Simone Barbieri

Personal information
- Born: 29 November 1992 (age 33)

Sport
- Sport: Archery
- Event: Barebow

Medal record
Men's archery
Representing Italy
World Games
| Gold medal – first place | 2025 Chengdu | Individual |
World Archery 3D Championships
| Silver medal – second place | 2024 Mokrice (SLO) | Individual |
Indoor Archery World Series
| Silver medal – second place | Nîmes (FRA) 2024 | individual |
| Bronze medal – third place | Nîmes (FRA) 2025 | individual |
| Gold medal – first place | Nîmes (FRA) 2026 | individual |
European Indoor Championships
| Silver medal – second place | 2022 Laško | Team |
| Bronze medal – third place | 2024 Varaždin | Individual |
| Gold medal – first place | 2024 Varaždin | Team |
| Silver medal – second place | 2025 Samsun | Individual |
| Gold medal – first place | 2025 Samsun | Team |
| Gold medal – first place | 2026 Plovdiv | Team |
| Gold medal – first place | 2026 Plovdiv | Mixed Team |

= Simone Barbieri =

Italian archer (born 1992)

Simone Barbieri (born 29 November 1992) is an Italian archer who competes in barebow events.

==Biography==
Barbieri won the silver medal in the men's team event at the 2022 European Indoor Championships held in Laško, Slovenia. He returned in the 2024 edition as the top seed, winning the bronze medal in the individual event and gold medal in the team event.
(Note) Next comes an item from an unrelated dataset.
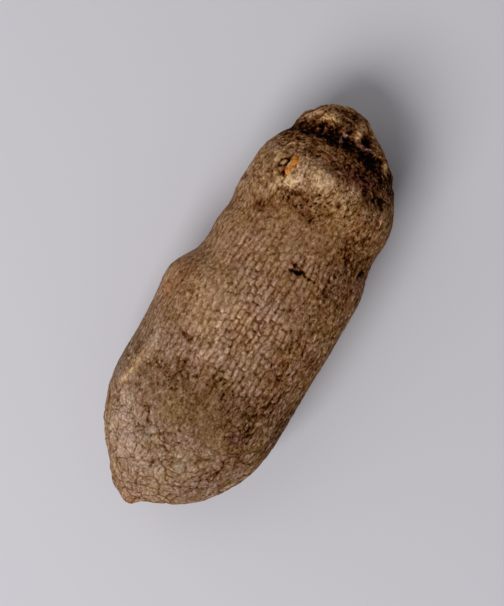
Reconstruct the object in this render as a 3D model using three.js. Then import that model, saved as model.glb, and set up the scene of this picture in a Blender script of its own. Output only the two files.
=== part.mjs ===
// A whole yam: one long tuber lying on its side, with a blunt crown at one end and a
// tapered tail that closes in a small nub. Millimetres, +X from tail to crown, +Z up.
// The origin is on the surface the tuber lies on, under the middle of its box.
import * as THREE from 'three';
import { mergeVertices } from 'three/addons/utils/BufferGeometryUtils.js';

// Driving dimensions.
const LENGTH = 282;
const WIDTH = 114;
const HEIGHT = 96;

// How finely the surface is divided.
const STEPS_ALONG = 76;
const STEPS_AROUND = 40;

// Above 2, the section is a little squarer than an ellipse.
const SECTION_SQUARENESS = 2.15;

const SKIN_COLOUR = '#74543e';

// The four edges of the tuber at each station. The first column is the station's place, from
// -1 at the tail's tip to 1 at the crown's tip. Left and right edges are in half widths, crest
// and belly in heights. The belly would reach below 0, where it is pressed flat.
const STATIONS = [
  // place, left, right, crest, belly
  [-1.0, 0.12, 0.12, 0.4, 0.4],
  [-0.992, 0.17, 0.06, 0.43, 0.36],
  [-0.979, 0.25, 0.03, 0.47, 0.32],
  [-0.965, 0.33, -0.02, 0.5, 0.28],
  [-0.936, 0.4, -0.18, 0.56, 0.21],
  [-0.88, 0.51, -0.44, 0.65, 0.12],
  [-0.79, 0.69, -0.67, 0.76, 0.04],
  [-0.64, 0.88, -0.88, 0.87, -0.01],
  [-0.5, 0.96, -0.96, 0.93, -0.02],
  [-0.3, 0.95, -0.97, 0.97, -0.02],
  [-0.1, 0.98, -0.98, 1.0, -0.02],
  [0.0, 0.99, -0.99, 1.0, -0.02],
  [0.06, 0.94, -0.99, 0.99, -0.02],
  [0.12, 0.84, -0.99, 0.98, -0.02],
  [0.2, 0.8, -0.99, 0.97, -0.02],
  [0.3, 0.8, -0.98, 0.96, -0.02],
  [0.38, 0.77, -0.93, 0.96, -0.02],
  [0.45, 0.8, -0.9, 0.97, -0.02],
  [0.56, 0.79, -0.92, 0.98, -0.02],
  [0.66, 0.77, -0.86, 0.95, -0.01],
  [0.74, 0.69, -0.76, 0.88, 0.03],
  [0.8, 0.63, -0.68, 0.81, 0.07],
  [0.86, 0.59, -0.54, 0.74, 0.13],
  [0.91, 0.51, -0.36, 0.68, 0.2],
  [0.96, 0.38, -0.18, 0.6, 0.28],
  [0.99, 0.23, -0.03, 0.52, 0.36],
  [1.0, 0.1, 0.1, 0.44, 0.44],
];

// Gentle swellings and hollows of the growth. Places along run from -1 to 1 as above, and
// angles around go from the left edge (0) over the crest (90) to the right edge (180).
// Rises are in millimetres, and a hollow's is negative.
const LUMPS = [
  { name: 'ridge on the left of the tail', along: -0.42, around: 38, reach: 0.17, spread: 16, rise: 2.0 },
  { name: 'hollow inside that ridge', along: -0.5, around: 66, reach: 0.12, spread: 18, rise: -1.5 },
  { name: 'bump on the head', along: 0.66, around: 86, reach: 0.07, spread: 20, rise: 2.5 },
  { name: 'hollow behind that bump', along: 0.5, around: 82, reach: 0.09, spread: 24, rise: -2.0 },
  { name: 'waist on the right', along: 0.4, around: 196, reach: 0.05, spread: 20, rise: -1.5 },
  { name: 'shoulder low on the left', along: -0.03, around: -24, reach: 0.09, spread: 24, rise: 1.5 },
  { name: 'swelling low on the right', along: -0.3, around: 215, reach: 0.18, spread: 24, rise: 2.0 },
];

// The groove around the neck of the crown's knob. It bows back towards the tail at the sides,
// where it is also shallower.
const GROOVE_PLACE = 0.835;
const GROOVE_BOW = 0.045;
const GROOVE_HALF_WIDTH = 0.022;
const GROOVE_DEPTH = 3.0;
const GROOVE_DEPTH_AT_SIDES = 1.2;

// Rings sit where the marks of an ellipse do, close together at the tips, so the ends are round.
const bearingOf = (place) => Math.acos(-place);

const stationBearings = STATIONS.map(([place]) => bearingOf(place));
const stationEdges = STATIONS.flatMap(([, ...edges]) => edges);
const EDGES_PER_STATION = 4;
const edgeCurves = new THREE.CubicInterpolant(stationBearings, stationEdges, EDGES_PER_STATION);

function edgesAt(place) {
  const [left, right, crest, belly] = edgeCurves.evaluate(bearingOf(place));
  return {
    left: (left * WIDTH) / 2,
    right: (right * WIDTH) / 2,
    crest: crest * HEIGHT,
    belly: belly * HEIGHT,
  };
}

// 1 in the middle of a feature and 0 well away from it.
const fade = (distance) => Math.exp(-distance * distance);

// From -180 to 180 degrees.
const turnBetween = (from, to) => THREE.MathUtils.euclideanModulo(to - from + 180, 360) - 180;

// How far the lumps lift the surface and the groove sinks it.
function riseAt(place, degrees) {
  let rise = 0;
  for (const lump of LUMPS) {
    const offAlong = (place - lump.along) / lump.reach;
    const offAround = turnBetween(lump.around, degrees) / lump.spread;
    rise += lump.rise * fade(Math.hypot(offAlong, offAround));
  }
  const sideways = Math.cos(THREE.MathUtils.degToRad(degrees)) ** 2;
  const groovePlace = GROOVE_PLACE - GROOVE_BOW * sideways;
  const grooveDepth = THREE.MathUtils.lerp(GROOVE_DEPTH, GROOVE_DEPTH_AT_SIDES, sideways);
  rise -= grooveDepth * fade((place - groovePlace) / GROOVE_HALF_WIDTH);
  return rise;
}

const squarer = (value) => Math.sign(value) * Math.abs(value) ** (2 / SECTION_SQUARENESS);

// Where the surface is, at a place along the tuber and an angle around it.
function surfacePoint(place, angle) {
  const { left, right, crest, belly } = edgesAt(place);
  const halfWidth = (left - right) / 2;
  const halfHeight = (crest - belly) / 2;
  const outY = squarer(Math.cos(angle));
  const outZ = squarer(Math.sin(angle));
  // A lump fades out at the tips, where the sections close.
  const closing = Math.sqrt(1 - place * place);
  const rise = closing * riseAt(place, THREE.MathUtils.radToDeg(angle));
  const y = (left + right) / 2 + outY * (halfWidth + rise);
  const z = (crest + belly) / 2 + outZ * (halfHeight + rise);
  return new THREE.Vector3((place * LENGTH) / 2, y, Math.max(z, 0));
}

// A ball with its poles on the length gives the rings, and each of its points moves to the skin.
function tuberGeometry() {
  const geometry = new THREE.SphereGeometry(1, STEPS_AROUND, STEPS_ALONG);
  geometry.rotateZ(-Math.PI / 2);
  geometry.deleteAttribute('normal');
  geometry.deleteAttribute('uv');
  const closed = mergeVertices(geometry);
  const points = closed.getAttribute('position');
  const unit = new THREE.Vector3();
  for (let i = 0; i < points.count; i += 1) {
    unit.fromBufferAttribute(points, i);
    const place = THREE.MathUtils.clamp(unit.x, -1, 1);
    const moved = surfacePoint(place, Math.atan2(unit.z, unit.y));
    points.setXYZ(i, moved.x, moved.y, moved.z);
  }
  // The lumps shift the sides a little, so the tuber is centred over the origin again.
  closed.computeBoundingBox();
  const middle = closed.boundingBox.getCenter(new THREE.Vector3());
  closed.translate(-middle.x, -middle.y, 0);
  closed.computeVertexNormals();
  return closed;
}

const skin = new THREE.MeshStandardMaterial({ color: SKIN_COLOUR, roughness: 0.85, metalness: 0 });
const tuber = new THREE.Mesh(tuberGeometry(), skin);
tuber.name = 'tuber';

const yam = new THREE.Group();
yam.name = 'yam';
yam.add(tuber);

export default yam;
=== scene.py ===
import math

import bmesh
import bpy
import numpy as np
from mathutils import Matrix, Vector
from mathutils.bvhtree import BVHTree


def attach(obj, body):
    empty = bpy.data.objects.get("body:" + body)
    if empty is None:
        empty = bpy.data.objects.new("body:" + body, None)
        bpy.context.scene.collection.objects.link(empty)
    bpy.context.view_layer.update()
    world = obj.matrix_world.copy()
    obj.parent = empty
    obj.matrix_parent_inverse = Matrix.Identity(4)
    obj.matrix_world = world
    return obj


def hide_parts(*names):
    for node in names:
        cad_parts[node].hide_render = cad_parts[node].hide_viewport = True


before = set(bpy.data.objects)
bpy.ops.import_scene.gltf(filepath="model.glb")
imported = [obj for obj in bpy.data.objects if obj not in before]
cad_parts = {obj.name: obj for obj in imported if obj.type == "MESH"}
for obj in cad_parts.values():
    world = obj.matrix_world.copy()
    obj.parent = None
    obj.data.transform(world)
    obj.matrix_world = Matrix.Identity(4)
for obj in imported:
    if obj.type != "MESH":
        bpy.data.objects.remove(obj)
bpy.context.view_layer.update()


def sunlit(red, green, blue):
    """A colour as the eye names it, 0 to 255, made into the linear numbers that light is reckoned in."""
    shares = [value / 255 for value in (red, green, blue)]
    linear = [s / 12.92 if s <= 0.04045 else ((s + 0.055) / 1.055) ** 2.4 for s in shares]
    return (*linear, 1.0)


# ---------------------------------------------------------------------------------------------
# The table under the yam. A plain pale grey board, matt, much larger than the yam, with its
# top where the yam's belly rests.
# ---------------------------------------------------------------------------------------------
BOARD_HALF_SIDE = 12.0
BOARD_GREY = sunlit(201, 199, 205)
BOARD_ROUGHNESS = 0.9

board_mesh = bpy.data.meshes.new("board")
corners = [(-1, -1, 0), (1, -1, 0), (1, 1, 0), (-1, 1, 0)]
board_mesh.from_pydata([Vector(c) * BOARD_HALF_SIDE for c in corners], [], [(0, 1, 2, 3)])
board = bpy.data.objects.new("board", board_mesh)
bpy.context.scene.collection.objects.link(board)

board_paint = bpy.data.materials.new("pale_grey_board")
board_paint.use_nodes = True
board_shader = board_paint.node_tree.nodes["Principled BSDF"]
board_shader.inputs["Base Color"].default_value = BOARD_GREY
board_shader.inputs["Roughness"].default_value = BOARD_ROUGHNESS
board_mesh.materials.append(board_paint)

# ---------------------------------------------------------------------------------------------
# The light. A broad soft window stands off the yam's tail, a little to its left. A weaker one
# stands off its left side, and the room's pale walls and ceiling fill the shadows.
# ---------------------------------------------------------------------------------------------
WINDOWS = {
    "tail_window": {
        "towards": (-0.995, 0.10), "height_angle": 48, "distance": 3.0, "side": 1.5, "power": 78.0,
    },
    "left_window": {
        "towards": (0.0, 1.0), "height_angle": 50, "distance": 1.0, "side": 0.8, "power": 1.5,
    },
}
ROOM_GREY = (0.86, 0.85, 0.86, 1.0)
ROOM_STRENGTH = 0.26

for name, made in WINDOWS.items():
    pane = bpy.data.lights.new(name, "AREA")
    pane.shape = "SQUARE"
    pane.size = made["side"]
    pane.energy = made["power"]
    window = bpy.data.objects.new(name, pane)
    height_angle = math.radians(made["height_angle"])
    level = Vector((*made["towards"], 0.0)).normalized() * math.cos(height_angle)
    toward_window = level + Vector((0, 0, math.sin(height_angle)))
    window.location = toward_window * made["distance"]
    window.rotation_euler = toward_window.to_track_quat("Z", "Y").to_euler()
    bpy.context.scene.collection.objects.link(window)

room = bpy.data.worlds.new("room")
room.use_nodes = True
room_light = room.node_tree.nodes["Background"]
room_light.inputs["Color"].default_value = ROOM_GREY
room_light.inputs["Strength"].default_value = ROOM_STRENGTH
bpy.context.scene.world = room
bpy.context.scene.view_settings.view_transform = "Standard"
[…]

Later in the year, he won the silver medal in the individual event at the 2024 World Archery 3D Championships. Barbieri entered the 2025 European Indoor Championships, winning the silver medal in the individual event and once again the gold medal in the team event. Several months later, he competed in the 2025 World Games. Having led the standings in the ranking round, he reached the final he won the gold medal in the men's individual event.